Bleeding is especially worse in Clear Sky and veterans will find themselves turning into mummies because of how often it occurs. Granted, it makes sense from a realistic standpoint. After all, your skin isn’t bulletproof. But it may come as a shock to players used to SoC’s relatively kinder approach as it did not make it as much of an issue. Bleeding is obnoxiously common in the game ensuring a steady income for merchants stocked with enough band aids and kits.
One of the more welcome uses for money in the game aside from purchasing stock in health services are the upgrades that you can improve both your weapons and armor with. Many weapons can be updated for less recoil, better bullet trajectory, or even to change the caliber of ammunition that they can be loaded with, making use of all of those NATO rounds that you might have been saving up. Add ons such as scopes and grenade launchers can also be purchased and attached when needed. Armor can be toughened up with kevlar plating, new slots added to hold more of those beneficial artifacts that you may discover in the Zone, or enhanced with better night vision.
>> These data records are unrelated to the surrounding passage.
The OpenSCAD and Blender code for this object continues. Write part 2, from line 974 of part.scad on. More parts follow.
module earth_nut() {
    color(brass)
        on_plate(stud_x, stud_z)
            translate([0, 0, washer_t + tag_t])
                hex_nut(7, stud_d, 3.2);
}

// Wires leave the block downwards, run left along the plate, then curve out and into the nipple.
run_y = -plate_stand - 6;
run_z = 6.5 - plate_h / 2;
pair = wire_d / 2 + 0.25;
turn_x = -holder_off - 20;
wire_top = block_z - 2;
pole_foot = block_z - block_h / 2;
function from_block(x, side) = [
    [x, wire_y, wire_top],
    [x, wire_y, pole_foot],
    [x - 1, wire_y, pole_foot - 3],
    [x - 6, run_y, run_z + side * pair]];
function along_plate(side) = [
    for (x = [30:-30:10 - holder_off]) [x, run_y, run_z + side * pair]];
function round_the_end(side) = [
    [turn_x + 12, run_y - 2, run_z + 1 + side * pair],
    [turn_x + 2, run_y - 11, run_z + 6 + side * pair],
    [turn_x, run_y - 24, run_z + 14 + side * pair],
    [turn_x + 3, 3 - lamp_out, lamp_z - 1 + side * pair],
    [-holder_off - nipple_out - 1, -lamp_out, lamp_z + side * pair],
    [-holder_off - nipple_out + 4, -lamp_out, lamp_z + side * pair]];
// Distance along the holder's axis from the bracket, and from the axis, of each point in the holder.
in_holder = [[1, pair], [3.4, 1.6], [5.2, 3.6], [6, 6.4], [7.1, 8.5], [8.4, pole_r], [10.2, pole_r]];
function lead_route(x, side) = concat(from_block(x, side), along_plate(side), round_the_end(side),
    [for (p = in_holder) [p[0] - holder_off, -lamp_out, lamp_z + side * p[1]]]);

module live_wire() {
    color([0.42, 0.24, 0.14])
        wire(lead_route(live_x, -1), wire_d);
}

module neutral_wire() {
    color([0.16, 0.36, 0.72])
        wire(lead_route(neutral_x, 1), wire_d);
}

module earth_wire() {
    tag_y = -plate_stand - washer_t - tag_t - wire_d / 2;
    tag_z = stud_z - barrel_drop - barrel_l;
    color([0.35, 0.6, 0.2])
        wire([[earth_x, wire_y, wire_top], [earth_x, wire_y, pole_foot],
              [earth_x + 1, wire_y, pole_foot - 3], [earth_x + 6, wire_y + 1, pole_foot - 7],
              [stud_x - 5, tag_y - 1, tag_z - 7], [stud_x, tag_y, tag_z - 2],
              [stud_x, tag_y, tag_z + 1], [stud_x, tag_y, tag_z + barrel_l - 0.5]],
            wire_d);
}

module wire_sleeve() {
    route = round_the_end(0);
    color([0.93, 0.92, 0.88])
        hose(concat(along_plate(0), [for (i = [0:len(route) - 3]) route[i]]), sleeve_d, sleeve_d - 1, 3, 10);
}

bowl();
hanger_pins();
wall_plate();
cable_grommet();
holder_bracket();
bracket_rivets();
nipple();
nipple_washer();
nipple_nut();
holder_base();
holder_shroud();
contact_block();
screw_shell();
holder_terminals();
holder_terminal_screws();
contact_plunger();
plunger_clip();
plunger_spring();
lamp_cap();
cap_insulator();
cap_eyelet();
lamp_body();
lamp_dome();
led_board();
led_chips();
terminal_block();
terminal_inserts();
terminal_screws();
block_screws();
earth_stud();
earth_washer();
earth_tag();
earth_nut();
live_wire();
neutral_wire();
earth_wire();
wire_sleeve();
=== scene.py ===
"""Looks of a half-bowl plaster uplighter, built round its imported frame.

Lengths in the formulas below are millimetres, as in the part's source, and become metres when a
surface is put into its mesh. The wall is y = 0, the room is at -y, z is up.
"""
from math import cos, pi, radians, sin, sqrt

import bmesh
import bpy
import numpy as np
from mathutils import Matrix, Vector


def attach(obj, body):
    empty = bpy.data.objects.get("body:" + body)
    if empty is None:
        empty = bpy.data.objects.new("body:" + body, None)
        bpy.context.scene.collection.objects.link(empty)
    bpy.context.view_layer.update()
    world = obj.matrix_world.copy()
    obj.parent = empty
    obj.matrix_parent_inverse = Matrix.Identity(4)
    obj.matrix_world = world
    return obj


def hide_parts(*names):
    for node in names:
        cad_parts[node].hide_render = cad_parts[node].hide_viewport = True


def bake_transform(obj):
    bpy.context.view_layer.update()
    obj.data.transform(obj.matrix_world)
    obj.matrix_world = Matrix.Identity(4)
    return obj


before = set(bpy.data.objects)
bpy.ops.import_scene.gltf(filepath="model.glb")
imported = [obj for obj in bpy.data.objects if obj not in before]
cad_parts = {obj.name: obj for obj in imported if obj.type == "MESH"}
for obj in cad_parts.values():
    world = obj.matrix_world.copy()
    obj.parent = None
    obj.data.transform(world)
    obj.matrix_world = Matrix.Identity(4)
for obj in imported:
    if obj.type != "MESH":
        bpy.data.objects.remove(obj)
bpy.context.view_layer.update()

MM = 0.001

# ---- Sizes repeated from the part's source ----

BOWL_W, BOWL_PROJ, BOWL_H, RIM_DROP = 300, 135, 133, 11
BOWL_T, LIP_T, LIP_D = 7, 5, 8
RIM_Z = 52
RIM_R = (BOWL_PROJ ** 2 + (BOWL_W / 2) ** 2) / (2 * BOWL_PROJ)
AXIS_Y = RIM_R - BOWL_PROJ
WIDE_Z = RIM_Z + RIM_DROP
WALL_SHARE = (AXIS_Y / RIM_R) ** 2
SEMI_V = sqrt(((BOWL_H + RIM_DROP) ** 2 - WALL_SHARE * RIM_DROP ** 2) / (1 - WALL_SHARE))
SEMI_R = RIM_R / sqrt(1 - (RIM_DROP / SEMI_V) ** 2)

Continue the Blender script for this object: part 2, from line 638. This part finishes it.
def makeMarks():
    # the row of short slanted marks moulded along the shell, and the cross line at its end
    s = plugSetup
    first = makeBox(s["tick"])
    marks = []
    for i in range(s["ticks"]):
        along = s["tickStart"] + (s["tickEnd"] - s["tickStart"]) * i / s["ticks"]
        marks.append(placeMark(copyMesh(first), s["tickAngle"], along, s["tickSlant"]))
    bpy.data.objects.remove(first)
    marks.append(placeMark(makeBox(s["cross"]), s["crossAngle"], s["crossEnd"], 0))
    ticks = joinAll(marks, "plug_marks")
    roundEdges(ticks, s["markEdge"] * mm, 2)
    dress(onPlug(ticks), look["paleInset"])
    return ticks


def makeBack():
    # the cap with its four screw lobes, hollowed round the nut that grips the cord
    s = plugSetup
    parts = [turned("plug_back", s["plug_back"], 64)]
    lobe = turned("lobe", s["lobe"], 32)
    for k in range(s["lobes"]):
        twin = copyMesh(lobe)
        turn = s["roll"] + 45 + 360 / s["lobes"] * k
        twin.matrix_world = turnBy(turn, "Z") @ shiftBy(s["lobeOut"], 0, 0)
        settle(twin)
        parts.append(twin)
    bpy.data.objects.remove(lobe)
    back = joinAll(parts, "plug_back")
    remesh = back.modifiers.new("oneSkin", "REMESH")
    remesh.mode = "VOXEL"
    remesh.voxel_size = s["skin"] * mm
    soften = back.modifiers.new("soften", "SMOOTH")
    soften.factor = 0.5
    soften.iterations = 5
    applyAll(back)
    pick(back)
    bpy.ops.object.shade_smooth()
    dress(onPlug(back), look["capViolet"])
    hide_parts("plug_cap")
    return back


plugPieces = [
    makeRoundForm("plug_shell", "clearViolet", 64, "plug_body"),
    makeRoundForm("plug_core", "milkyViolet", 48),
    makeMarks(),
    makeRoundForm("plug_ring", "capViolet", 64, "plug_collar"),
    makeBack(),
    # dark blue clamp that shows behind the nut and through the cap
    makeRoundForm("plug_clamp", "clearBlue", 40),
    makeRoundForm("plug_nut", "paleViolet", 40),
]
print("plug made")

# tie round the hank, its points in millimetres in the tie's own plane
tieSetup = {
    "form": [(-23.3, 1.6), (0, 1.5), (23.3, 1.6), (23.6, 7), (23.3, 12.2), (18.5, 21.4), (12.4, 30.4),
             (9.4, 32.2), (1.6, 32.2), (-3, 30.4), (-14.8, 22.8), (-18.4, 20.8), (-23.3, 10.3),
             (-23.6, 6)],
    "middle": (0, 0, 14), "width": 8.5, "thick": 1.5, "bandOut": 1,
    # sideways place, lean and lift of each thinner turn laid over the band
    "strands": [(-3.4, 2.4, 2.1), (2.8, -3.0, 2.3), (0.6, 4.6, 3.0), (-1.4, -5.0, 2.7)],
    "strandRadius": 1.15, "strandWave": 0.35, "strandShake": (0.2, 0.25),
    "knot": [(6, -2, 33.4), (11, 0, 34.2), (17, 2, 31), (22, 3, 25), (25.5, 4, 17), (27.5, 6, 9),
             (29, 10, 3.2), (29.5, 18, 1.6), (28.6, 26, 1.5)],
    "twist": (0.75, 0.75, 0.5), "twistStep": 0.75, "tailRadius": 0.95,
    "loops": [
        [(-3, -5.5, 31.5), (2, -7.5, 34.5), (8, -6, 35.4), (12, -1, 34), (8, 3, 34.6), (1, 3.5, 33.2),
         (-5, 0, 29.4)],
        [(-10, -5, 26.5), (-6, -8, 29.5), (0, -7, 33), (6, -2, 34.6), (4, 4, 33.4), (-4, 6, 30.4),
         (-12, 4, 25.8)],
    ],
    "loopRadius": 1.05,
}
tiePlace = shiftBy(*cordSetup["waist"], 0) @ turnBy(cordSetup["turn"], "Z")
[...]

The upgrade trees are also one way and careful planning will unlock higher tiered improvements, but only in combination with other enhancements making it a challenge to pick which ones you want to live with.
As hard hitting as it is, the game isn’t for FPS players expecting to rush the enemy and then hide behind an obstacle to magically regenerate. Death can hit you in seconds from several well placed shots and the enemy loves to serve up grenade spam. Setting the game on ‘easy’ isn’t much of a reprieve from its hardcore approach to getting killed, either. The Zone hates you and if you aren’t getting irradiated or torn to pieces by accidentally walking into an anomaly, there are enough mutant surprises to keep you company in the meantime. It’s not as creepy as SoC, but for action junkies, it serves up plenty of targets to keep the lead flying.
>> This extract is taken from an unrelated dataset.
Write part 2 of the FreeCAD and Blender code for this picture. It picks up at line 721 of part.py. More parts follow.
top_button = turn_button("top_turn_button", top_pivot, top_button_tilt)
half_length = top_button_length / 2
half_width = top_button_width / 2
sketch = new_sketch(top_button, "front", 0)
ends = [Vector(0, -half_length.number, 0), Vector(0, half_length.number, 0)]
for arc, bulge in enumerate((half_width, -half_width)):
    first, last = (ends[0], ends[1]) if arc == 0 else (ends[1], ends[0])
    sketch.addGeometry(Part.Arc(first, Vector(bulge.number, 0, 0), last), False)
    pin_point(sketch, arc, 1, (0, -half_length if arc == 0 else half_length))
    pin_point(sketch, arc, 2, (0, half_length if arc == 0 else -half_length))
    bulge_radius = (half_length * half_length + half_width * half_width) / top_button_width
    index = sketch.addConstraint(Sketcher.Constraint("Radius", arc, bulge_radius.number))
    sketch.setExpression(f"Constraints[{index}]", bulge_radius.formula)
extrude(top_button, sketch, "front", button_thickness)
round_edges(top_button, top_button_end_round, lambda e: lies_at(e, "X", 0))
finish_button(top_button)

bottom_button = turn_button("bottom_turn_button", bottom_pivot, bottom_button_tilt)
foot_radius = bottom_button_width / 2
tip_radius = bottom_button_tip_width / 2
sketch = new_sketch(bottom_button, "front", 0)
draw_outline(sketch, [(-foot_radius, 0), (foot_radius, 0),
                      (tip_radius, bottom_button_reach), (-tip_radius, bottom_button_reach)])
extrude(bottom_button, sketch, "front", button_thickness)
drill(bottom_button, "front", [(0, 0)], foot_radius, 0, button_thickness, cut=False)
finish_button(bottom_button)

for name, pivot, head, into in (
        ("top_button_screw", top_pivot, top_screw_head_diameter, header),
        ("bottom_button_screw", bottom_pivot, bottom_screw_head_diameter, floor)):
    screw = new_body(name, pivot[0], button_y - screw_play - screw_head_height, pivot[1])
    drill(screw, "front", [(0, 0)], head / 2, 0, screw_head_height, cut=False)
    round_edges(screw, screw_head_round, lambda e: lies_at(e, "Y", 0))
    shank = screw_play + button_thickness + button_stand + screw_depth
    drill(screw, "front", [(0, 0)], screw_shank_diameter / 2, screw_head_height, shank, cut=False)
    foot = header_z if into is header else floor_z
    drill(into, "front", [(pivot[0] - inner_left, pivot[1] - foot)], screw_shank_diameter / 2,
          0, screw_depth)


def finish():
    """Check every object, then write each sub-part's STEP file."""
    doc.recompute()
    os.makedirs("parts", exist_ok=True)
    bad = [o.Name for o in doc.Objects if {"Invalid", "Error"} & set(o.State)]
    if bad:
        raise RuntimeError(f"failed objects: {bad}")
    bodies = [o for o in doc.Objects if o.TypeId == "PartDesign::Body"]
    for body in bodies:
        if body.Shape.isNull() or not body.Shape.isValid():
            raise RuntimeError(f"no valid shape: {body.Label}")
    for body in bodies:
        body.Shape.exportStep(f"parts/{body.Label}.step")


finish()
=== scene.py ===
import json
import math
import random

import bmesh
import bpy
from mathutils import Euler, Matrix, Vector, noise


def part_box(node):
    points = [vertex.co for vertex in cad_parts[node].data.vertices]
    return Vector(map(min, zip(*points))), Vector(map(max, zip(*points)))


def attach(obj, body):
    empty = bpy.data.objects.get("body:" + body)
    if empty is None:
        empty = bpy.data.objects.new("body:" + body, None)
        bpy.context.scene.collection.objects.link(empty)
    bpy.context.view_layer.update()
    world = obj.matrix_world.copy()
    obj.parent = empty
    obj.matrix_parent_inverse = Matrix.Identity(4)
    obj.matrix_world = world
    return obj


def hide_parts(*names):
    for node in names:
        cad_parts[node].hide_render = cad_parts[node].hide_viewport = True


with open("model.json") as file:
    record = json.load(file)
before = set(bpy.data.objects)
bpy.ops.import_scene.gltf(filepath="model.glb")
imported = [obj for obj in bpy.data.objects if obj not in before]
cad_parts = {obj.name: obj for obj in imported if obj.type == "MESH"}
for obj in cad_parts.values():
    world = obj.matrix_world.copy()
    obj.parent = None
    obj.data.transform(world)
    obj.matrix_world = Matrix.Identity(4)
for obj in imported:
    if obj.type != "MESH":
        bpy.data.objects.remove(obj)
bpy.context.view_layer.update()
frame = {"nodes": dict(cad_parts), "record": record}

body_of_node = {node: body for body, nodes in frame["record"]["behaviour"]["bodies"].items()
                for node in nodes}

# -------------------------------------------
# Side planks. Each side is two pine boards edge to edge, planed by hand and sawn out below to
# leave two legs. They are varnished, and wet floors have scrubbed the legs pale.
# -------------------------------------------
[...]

Difficulty aside, the game presents its world with as much polish as the first. That is, on machines that can run it at the highest detail settings, it looks even better than SoC. Shadows, god rays, improved textures and lighting make the game prime screenshot material for players that want to show off what their rig can do when they head through the abandoned city of Limansk or make their way through the claustrophobic tunnels of an abandoned, Cold War laboratory teeming with leftover experiments. The sound effects are just as good as the first and quite a bit of new dialogue has been recorded for fans to chuckle at when the NPCs complain for staring at them while you’re looking through your inventory.
The introduction of actual faction wars was touted as one of the larger changes to its formula. SoC had factions, but most of these basically sat around and gave you missions that didn’t do much to actually change much of the game world. Clear Sky rectifies that by allowing you to track their progress on your all-knowing PDA which also tracks the reputation earned with each. Certain missions may allow the Freedom faction to secure a new checkpoint, or random actions such as simply standing back and watching a group of Duty soldiers get mauled by mutants may push them out of a particular area entirely. But it isn’t all about watching these guys head out into the countryside to start shooting each other since that apparently never happens.
There really is no point to the faction system other than in watching one group take dominance over another one in the game which only changes who is actually at a checkpoint, but none of them actually go out and kill each other in the wild as often as you might think. Many of them maintain their positions and occasionally fend off a random attack, but these are particularly rare and occur only in specific areas. None of the faction-crossing chaos that you’d normally associated with this much freeloading ever happens as often as it implies. Blowouts occur more frequently than faction wars.
You can eventually join any one of these factions if you’re in good standing and be rewarded with a kit of equipment which usually includes armor, a weapon, and some ammunition. But their services, such as their armorer and weapon upgrade technicians are available from the outset to help you out taking away some of the incentive to actually join any one side…unless you’re really hurting for equipment.
It also shares one other thing with its predecessor and that is the number of bugs that infest the gameplay. You may want to download and install the latest patch in order to guarantee that you don’t begin crying when you realize that your save game might not be compatible anymore…just like in SoC. Even with the patch, I ran into a bug with the upgrade system for one of the weapons in the game where it was supposed to improve my zoom by 4x only when I purchased it, it didn’t do anything. This is apparently a typical issue that requires manually editing one of the weapon data files to get it to work right, but will Joe Public buying this at Best Buy know how to do this?
There are also no multiple endings this time around, only one, and unless you’ve played SoC, it will leave you in the psyche ward if you try and force yourself to understand it. Even if you ‘get’ what the ending is playing at, it’s a pretty poor ending regardless making the journey there the only important joy that you might get out of the game. Multiplayer is almost a joke considering how lagged it is and the dearth of servers on the North American side of the world doesn’t help. It looks fun from a spectator’s perspective, until you get into a game and realize that you need to be somewhat prescient for your bullets to hit anyone.
If you love SoC, Clear Sky might be something that you may want to pick up in order to relive most of the same thing without having to add in so many mods to challenge yourself with. New areas like the bigger and more dangerous version of the Red Forest, the abandoned city of Limansk, and more side quests alongside the faction wars might entice you into getting back behind the Irradiated Curtain. Newcomers, especially those coming off of other FPS titles such as Call of Duty, will be in for a brutal surprise if they are expecting more of the same. It’s not a terrible game in that respect, nor is it as engrossing a sequel as it could have been because of that and its the issues it carries over from SoC. It’s fan service for veteran Stalkers and if you fall into that category, Clear Sky will be like a homecoming….with booby traps set beneath the welcome mat.